Asked if the house contains any remnants from the Prevost family's ownership, Radzik said: 'It's hard to say. It was (so many) years ago (that they owned it). I would say zero.'
Radzik wasn't the only one surprised by the pontiff's family's onetime ownership of the Dolton house. Guillermina Terrell of Homewood owned the home with her husband from 2018 until 2024, when they sold it to Radzik. While Terrell and her husband never lived in the house — the couple bought it for use by her mother-in-law, who now has passed away — Terrell was stunned to learn of the ranch style-home's prior inhabitant.
'You're kidding. Oh my God, that's amazing,' Terrell said when informed that it was the pope's boyhood home. 'OK, I'm just mind-blown.'
Like Radzik, Terrell also is Catholic, and she noted that she has two priests in her family.
'I can't wait to tell my grandparents, because they are very devout Catholics,' she said.
Terrell said she saw no markers to indicate such a prominent prior resident.
'I mean, I can't say for sure that it was unique. It was bigger than it looked from the outside,' she said.
The Terrells bought the home in 2018 from a bank that had foreclosed on it from the family that bought it from the Prevost family. However, Terrell said she now feels 'like an inner peace' about having owned a home once inhabited by the 267th pope.
Dolton hopes ties to Pope Leo XIV will burnish town's image and spur growthAlthough church properties are exempt from property taxes, homes of future pontiffs are not necessarily blessed in that way. The Dolton house had a $7,235 property tax bill in the 2023.

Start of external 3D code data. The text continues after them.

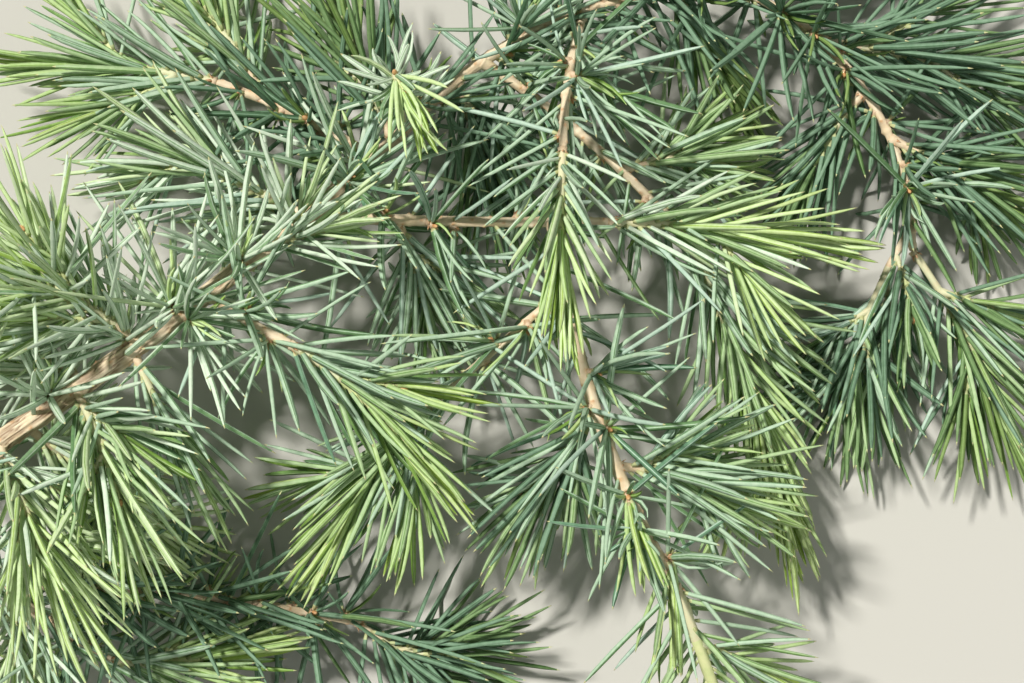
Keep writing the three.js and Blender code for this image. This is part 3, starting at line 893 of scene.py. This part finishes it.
def scale_rings(stem, at, random):
    count = SCALES["count"]
    turn = (np.arange(count) + random.random()) / count * 2 * np.pi
    way = stem.way_at(at)
    out = spokes(way, turn)
    opened = np.radians(random.uniform(*SCALES["open"], count))[:, None]
    grow = way * np.cos(opened) + out * np.sin(opened)
    side = np.cross(way, out)
    back = np.cross(side, grow)
    long = random.uniform(*SCALES["long"], count)[:, None, None]
    roots = stem.point_at(at) + out * stem.radius_at(at) * SCALES["root"]
    centres = roots[:, None] + grow[:, None] * long * SCALE_PLACES[None, :, None]
    section = SCALES["wide"] * SCALE_SECTION[:, 0, None] * side[:, None]
    section = section + SCALES["thick"] * SCALE_SECTION[:, 1, None] * back[:, None]
    return centres[:, :, None] + SCALE_GIRTH[None, :, None, None] * section[:, None]


random = np.random.default_rng(SCALES["seed"])
scales = [scale_rings(knob, SCALE_ON_KNOB, random) for knob in knobs]
for mass in sprays:
    stem, _ = mass["stems"][0]
    scales.append(scale_rings(stem, SCALE_ON_SHOOT / stem.length, random))
piece = tubes_piece("bud_scales", np.concatenate(scales), 0, [papery])
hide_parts(*SPURS)


# Buds: next year's growth, closed up in brown scales into an egg a couple of millimetres long. One
# sits in the middle of each rosette, and one at the tip of each shoot, sunk a little into it.
BUD = {"long": 2.2, "wide": 0.8, "sunk": 0.5, "sides": 10}
BUD_PLACES = np.array([0, 0.2, 0.45, 0.7, 0.88, 1])
BUD_GIRTH = np.array([0.75, 1, 0.95, 0.68, 0.36, 0.05])
bud_brown = plant_finish("bud_brown", 0xC08A58, 0xDDB384, size=1100, share=0.85, bump=0.4, gloss=0.35)


def bud_rings(stem):
    way = stem.way_at(1)
    centres = stem.point_at(1) + way * (BUD["long"] * BUD_PLACES - BUD["sunk"])[:, None]
    girth = BUD["wide"] * BUD_GIRTH
    return centres[:, None] + spokes(way, angles_round(BUD["sides"])) * girth[:, None, None]


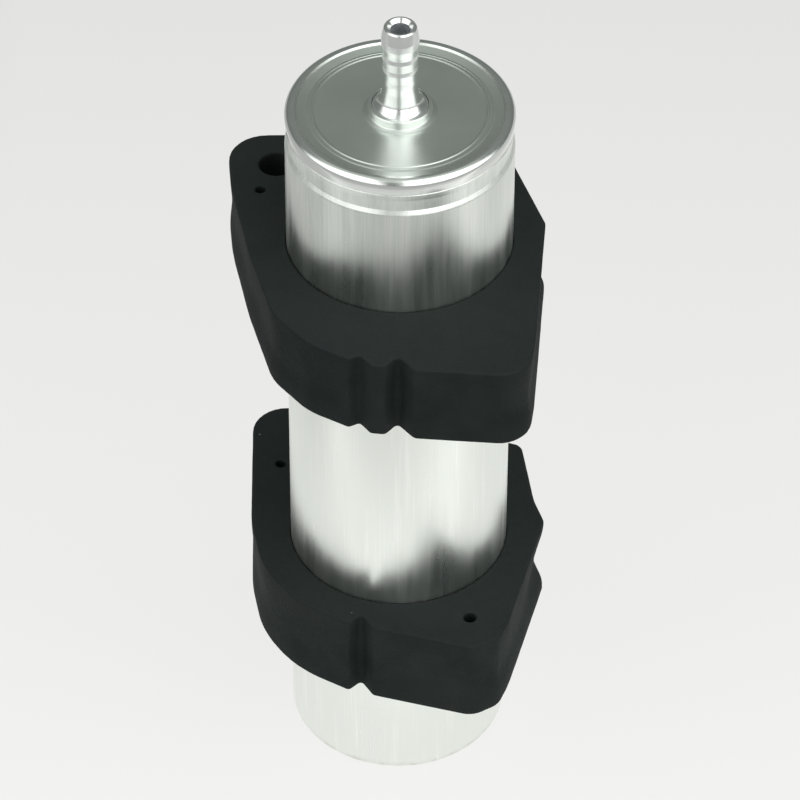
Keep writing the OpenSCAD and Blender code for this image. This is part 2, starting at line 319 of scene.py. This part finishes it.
spring_mat = plain_metal("spring_steel", (0.46, 0.47, 0.49), (0.36, 0.37, 0.39), 0.22, 0.36, 900.0)
tin_mat = plain_metal("tinned_steel", (0.76, 0.77, 0.73), (0.66, 0.67, 0.63), 0.26, 0.40, 400.0)
resin_mat = matte("potting_resin", (0.55, 0.29, 0.06), (0.42, 0.20, 0.04), 0.35, 300.0)
paper_mat = matte("filter_paper", (0.78, 0.66, 0.40), (0.68, 0.55, 0.30), 0.85, 2200.0, 0.00015, 0.5, 0.2)
glue_mat = matte("glue_band", (0.74, 0.62, 0.34), (0.62, 0.50, 0.26), 0.4, 300.0)
nylon_mat = matte("grey_nylon", (0.09, 0.09, 0.10), (0.06, 0.06, 0.07), 0.5, 800.0)
white_mat = matte("white_nylon", (0.72, 0.72, 0.68), (0.64, 0.64, 0.60), 0.45, 800.0)

SLOT_MATERIALS = {
    "can_aluminium": can_mat, "lid_aluminium": lid_mat, "nipple_aluminium": nipple_mat,
    "socket_aluminium": socket_mat, "foam_rubber": foam_mat, "black_seal": seal_mat,
    "o_ring_rubber": oring_mat, "zinc_steel": zinc_mat, "spring_steel": spring_mat,
    "tinned_steel": tin_mat, "potting_resin": resin_mat, "filter_paper": paper_mat,
    "glue_band": glue_mat, "grey_nylon": nylon_mat, "white_nylon": white_mat,
}
slots = {s["node"]: s["material_slot"] for s in frame["record"]["subparts"]}
for name, ob in NODES.items():
    if ob.type != 'MESH':
        continue
    mat = SLOT_MATERIALS[slots[name]]
    if len(ob.material_slots) == 0:
        ob.data.materials.append(mat)
    for s in ob.material_slots:
        s.material = mat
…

Built in 1949, the house has two bathrooms, recessed lighting in the living room, a formal dining room, a center gallery staircase and a kitchen with a breakfast bar, custom white cabinetry, granite countertops, stainless-steel appliances and multi-level lighting. Other features include a full bath with a Jacuzzi tub on the first floor, a second full bathroom upstairs and a finished basement with a laundry room and exterior access. The house has new porches, new siding, new doors and a new garage roof.